### [Your objective]
Below you will find a set of lines. Repeat them all exactly.
^^^^^^^^
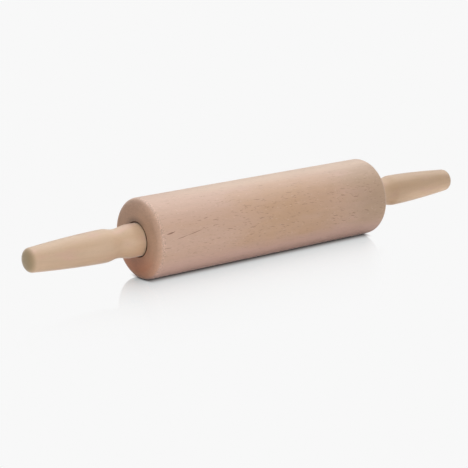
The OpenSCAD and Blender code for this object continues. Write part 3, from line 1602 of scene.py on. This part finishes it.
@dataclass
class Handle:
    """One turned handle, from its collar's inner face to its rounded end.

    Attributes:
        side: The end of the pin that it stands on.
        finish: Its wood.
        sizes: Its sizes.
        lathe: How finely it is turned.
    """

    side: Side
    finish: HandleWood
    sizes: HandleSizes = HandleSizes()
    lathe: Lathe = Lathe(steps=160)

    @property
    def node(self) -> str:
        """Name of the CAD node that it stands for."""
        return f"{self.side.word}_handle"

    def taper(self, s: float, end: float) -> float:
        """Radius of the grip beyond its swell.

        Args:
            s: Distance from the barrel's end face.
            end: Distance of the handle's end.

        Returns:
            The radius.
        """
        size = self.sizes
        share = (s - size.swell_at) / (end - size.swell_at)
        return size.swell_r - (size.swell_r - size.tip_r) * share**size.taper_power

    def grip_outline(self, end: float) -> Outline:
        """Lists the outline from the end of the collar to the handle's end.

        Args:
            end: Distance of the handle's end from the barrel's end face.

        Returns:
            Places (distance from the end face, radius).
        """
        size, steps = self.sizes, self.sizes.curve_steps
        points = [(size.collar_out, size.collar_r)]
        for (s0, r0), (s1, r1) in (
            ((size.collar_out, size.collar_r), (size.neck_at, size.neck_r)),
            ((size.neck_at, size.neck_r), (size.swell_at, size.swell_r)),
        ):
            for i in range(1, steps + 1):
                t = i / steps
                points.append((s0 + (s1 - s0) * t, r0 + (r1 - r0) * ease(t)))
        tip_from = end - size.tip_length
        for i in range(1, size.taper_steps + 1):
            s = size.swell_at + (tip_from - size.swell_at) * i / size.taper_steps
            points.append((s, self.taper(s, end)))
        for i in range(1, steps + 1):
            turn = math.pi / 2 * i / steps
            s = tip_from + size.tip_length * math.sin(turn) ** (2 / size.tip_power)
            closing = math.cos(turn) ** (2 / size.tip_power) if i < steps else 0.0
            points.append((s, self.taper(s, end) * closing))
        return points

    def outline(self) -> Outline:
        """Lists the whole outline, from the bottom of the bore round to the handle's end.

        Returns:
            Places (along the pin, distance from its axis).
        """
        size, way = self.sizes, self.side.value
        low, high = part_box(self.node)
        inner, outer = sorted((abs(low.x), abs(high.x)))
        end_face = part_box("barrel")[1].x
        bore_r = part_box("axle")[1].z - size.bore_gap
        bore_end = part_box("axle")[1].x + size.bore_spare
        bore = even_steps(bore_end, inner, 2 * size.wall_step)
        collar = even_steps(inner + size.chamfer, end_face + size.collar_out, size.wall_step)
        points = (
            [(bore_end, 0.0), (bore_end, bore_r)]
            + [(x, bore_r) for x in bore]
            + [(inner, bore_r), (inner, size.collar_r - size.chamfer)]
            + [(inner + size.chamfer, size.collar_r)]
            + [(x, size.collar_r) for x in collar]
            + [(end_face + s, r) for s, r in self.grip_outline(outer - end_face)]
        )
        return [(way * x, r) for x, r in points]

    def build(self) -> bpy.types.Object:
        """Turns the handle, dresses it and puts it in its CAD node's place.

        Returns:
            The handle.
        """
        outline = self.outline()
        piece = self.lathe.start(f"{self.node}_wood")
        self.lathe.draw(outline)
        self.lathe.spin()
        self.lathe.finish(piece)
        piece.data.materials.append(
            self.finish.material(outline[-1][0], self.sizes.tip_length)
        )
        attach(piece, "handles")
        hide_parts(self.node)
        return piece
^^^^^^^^
### [Answer below]
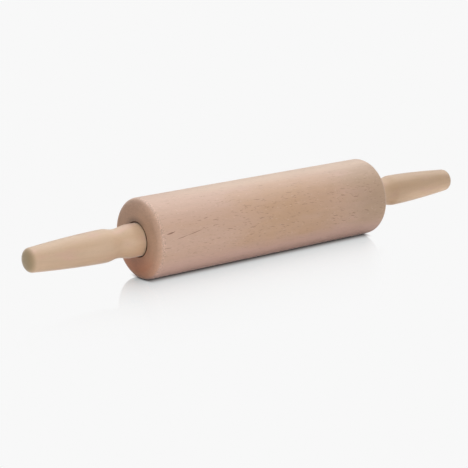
The OpenSCAD and Blender code for this object continues. Write part 3, from line 1602 of scene.py on. This part finishes it.
@dataclass
class Handle:
    """One turned handle, from its collar's inner face to its rounded end.

    Attributes:
        side: The end of the pin that it stands on.
        finish: Its wood.
        sizes: Its sizes.
        lathe: How finely it is turned.
    """

    side: Side
    finish: HandleWood
    sizes: HandleSizes = HandleSizes()
    lathe: Lathe = Lathe(steps=160)

    @property
    def node(self) -> str:
        """Name of the CAD node that it stands for."""
        return f"{self.side.word}_handle"

    def taper(self, s: float, end: float) -> float:
        """Radius of the grip beyond its swell.

        Args:
            s: Distance from the barrel's end face.
            end: Distance of the handle's end.

        Returns:
            The radius.
        """
        size = self.sizes
        share = (s - size.swell_at) / (end - size.swell_at)
        return size.swell_r - (size.swell_r - size.tip_r) * share**size.taper_power

    def grip_outline(self, end: float) -> Outline:
        """Lists the outline from the end of the collar to the handle's end.

        Args:
            end: Distance of the handle's end from the barrel's end face.

        Returns:
            Places (distance from the end face, radius).
        """
        size, steps = self.sizes, self.sizes.curve_steps
        points = [(size.collar_out, size.collar_r)]
        for (s0, r0), (s1, r1) in (
            ((size.collar_out, size.collar_r), (size.neck_at, size.neck_r)),
            ((size.neck_at, size.neck_r), (size.swell_at, size.swell_r)),
        ):
            for i in range(1, steps + 1):
                t = i / steps
                points.append((s0 + (s1 - s0) * t, r0 + (r1 - r0) * ease(t)))
        tip_from = end - size.tip_length
        for i in range(1, size.taper_steps + 1):
            s = size.swell_at + (tip_from - size.swell_at) * i / size.taper_steps
            points.append((s, self.taper(s, end)))
        for i in range(1, steps + 1):
            turn = math.pi / 2 * i / steps
            s = tip_from + size.tip_length * math.sin(turn) ** (2 / size.tip_power)
            closing = math.cos(turn) ** (2 / size.tip_power) if i < steps else 0.0
            points.append((s, self.taper(s, end) * closing))
        return points

    def outline(self) -> Outline:
        """Lists the whole outline, from the bottom of the bore round to the handle's end.

        Returns:
            Places (along the pin, distance from its axis).
        """
        size, way = self.sizes, self.side.value
        low, high = part_box(self.node)
        inner, outer = sorted((abs(low.x), abs(high.x)))
        end_face = part_box("barrel")[1].x
        bore_r = part_box("axle")[1].z - size.bore_gap
        bore_end = part_box("axle")[1].x + size.bore_spare
        bore = even_steps(bore_end, inner, 2 * size.wall_step)
        collar = even_steps(inner + size.chamfer, end_face + size.collar_out, size.wall_step)
        points = (
            [(bore_end, 0.0), (bore_end, bore_r)]
            + [(x, bore_r) for x in bore]
            + [(inner, bore_r), (inner, size.collar_r - size.chamfer)]
            + [(inner + size.chamfer, size.collar_r)]
            + [(x, size.collar_r) for x in collar]
            + [(end_face + s, r) for s, r in self.grip_outline(outer - end_face)]
        )
        return [(way * x, r) for x, r in points]

    def build(self) -> bpy.types.Object:
        """Turns the handle, dresses it and puts it in its CAD node's place.

        Returns:
            The handle.
        """
        outline = self.outline()
        piece = self.lathe.start(f"{self.node}_wood")
        self.lathe.draw(outline)
        self.lathe.spin()
        self.lathe.finish(piece)
        piece.data.materials.append(
            self.finish.material(outline[-1][0], self.sizes.tip_length)
        )
        attach(piece, "handles")
        hide_parts(self.node)
        return piece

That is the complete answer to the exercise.